One of my most-utilized works of text is a ‘manual’ by Greenville Kleiser called, concisely, ‘Fifteen Thousand Useful Phrases: A Practical Handbook of Pertinent Expressions, Striking Similes, Literary, Commercial, Conversational, and Oratorical Terms, for the Embellishment of Speech, and Literature, and the Improvement of the Vocabulary of Those Who Read, Write, and Speak English.”
It, like Rhetorica Ad Herennium, is a sort of a guidebook. But, unlike the ancient text, this one gives none of the inner workings of the phrases it lists. It instead suggests readers to record the ones which most strike them, to create a list to return to. Or, basically, to bask and steep in the inspirational. Is the ultimate intent imitation? Doubtless verbatim use of such phrases will sneak around, if you read or return to this book often enough. But more than and beyond that is the true purpose I see in inspiration: it becomes habit. Without thinking, we ‘laymen’ begin to know good prose from bad; without trying, we become ‘intuitive experts’ at grammar, and narrative, and, dare I say it, rhetoric.

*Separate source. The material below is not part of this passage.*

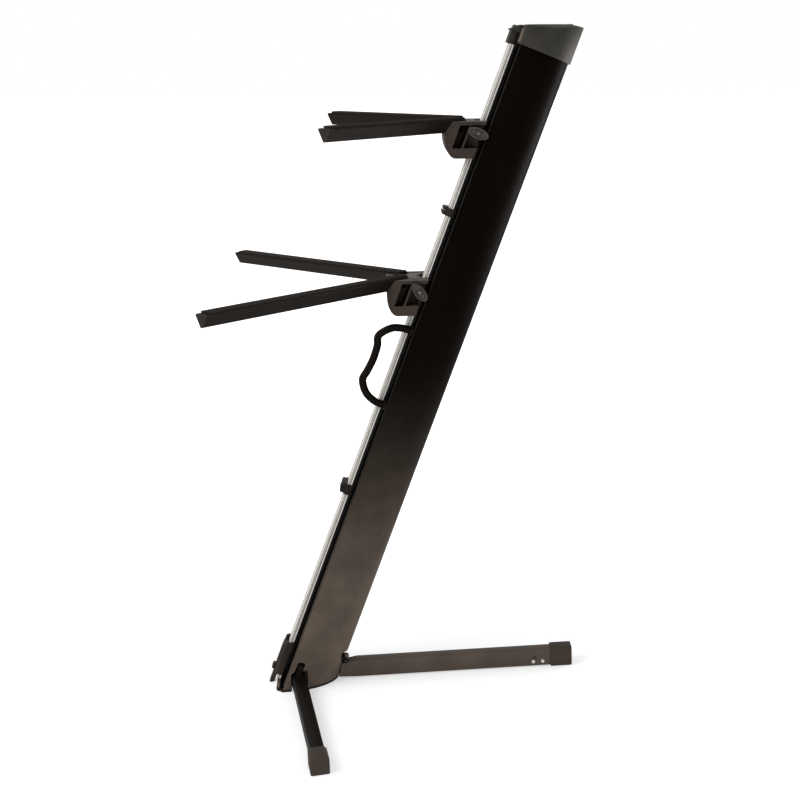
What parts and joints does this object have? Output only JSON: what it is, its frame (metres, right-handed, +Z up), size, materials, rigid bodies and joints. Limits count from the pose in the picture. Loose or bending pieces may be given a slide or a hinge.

To sit on inspiration with dead modesty is, as our anonymous author suggests, of course inane. But the Greeks, perpetually overcome with the divine magic of the Muses, transmuted such power and contemplative reflection into one of the most exquisitely beautiful facets of human history, though the material from one didn’t necessarily come directly from the other.

Nitty-gritty knowledge is never anything but a benefit. But so much of our existence is blind intuition, and intuition comes from collective, a string of intangible epiphanies.
It’s the reason you shouldn’t ever discount the layman who knows the good art from bad at a gallery. The world exists in feelings and emotions, not rules or words, and the latter only exists because of the first.